If you procrastinate, you need to figure out why you’re doing it. 

Are you afraid of doing the task incorrectly? Is the task boring? Are you a perfectionist (see tip #10)?

Here are a few strategies to avoid procrastination:

  • Set a realistic deadline for your task. Having an impending due date could help you get started.
  • Reward yourself for meeting your deadlines. It’s best to avoid negative consequences for missing deadlines, so focus on positive reinforcement for achieving your goals. 
  • Do the hardest task first thing in your day. Commit to getting the hardest or most dreaded task out of the way early. It will create positive momentum for the rest of the day.
  • Use focus sprints paired with breaks. Some people swear by power hours, and others use the Pomodoro technique (25 minutes of work followed by a 5-minute break). 
  • Use peer pressure. Tell a coworker or friend when you’re planning to accomplish a task and ask them to check up on your progress. You can also use a tool like Procraster for some extra accountability.
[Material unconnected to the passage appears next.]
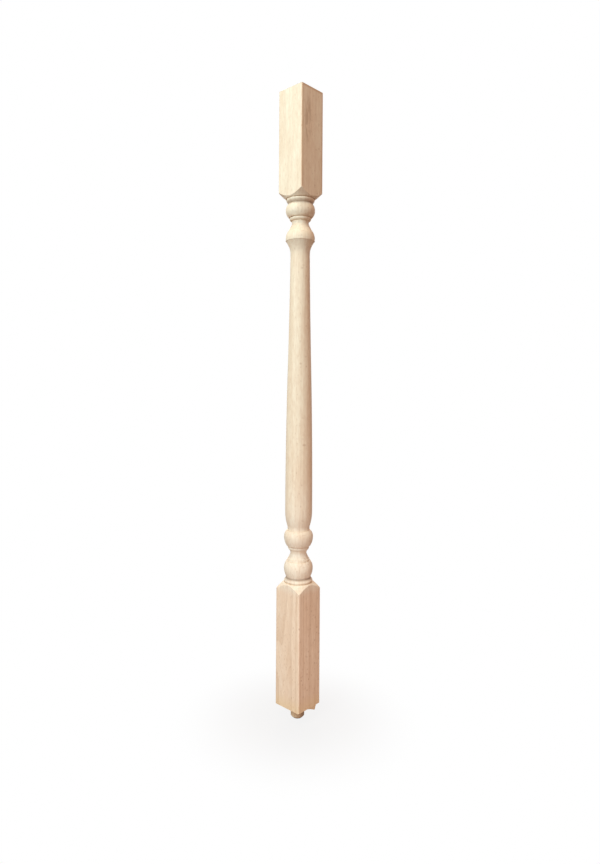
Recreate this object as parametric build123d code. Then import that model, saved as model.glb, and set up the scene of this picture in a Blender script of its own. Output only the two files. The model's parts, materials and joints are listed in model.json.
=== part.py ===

Okay, Now You’re Just Stalling

And that’s all, folks! Eleven useful ways to avoid poor time management. 

First, it’s all about setting up your schedule. Make sure you know how to design an effective schedule by using a routine, prioritizing and batching your tasks, and eliminating non-essential items from the to-do list. 

Don’t forget to build in buffer time to keep yourself sane and pad your calendar for unforeseen interruptions.

Then, remember to train your mind by teaching yourself not to take on more than you can handle, pay attention to where your time goes, and stay focused on one task at a time. 

Finally, avoid the evil P’s: perfectionism and procrastination!

Now that you know how to prevent all the biggest pitfalls of poor time management, what are you waiting for? Get back to work—and start crushing it!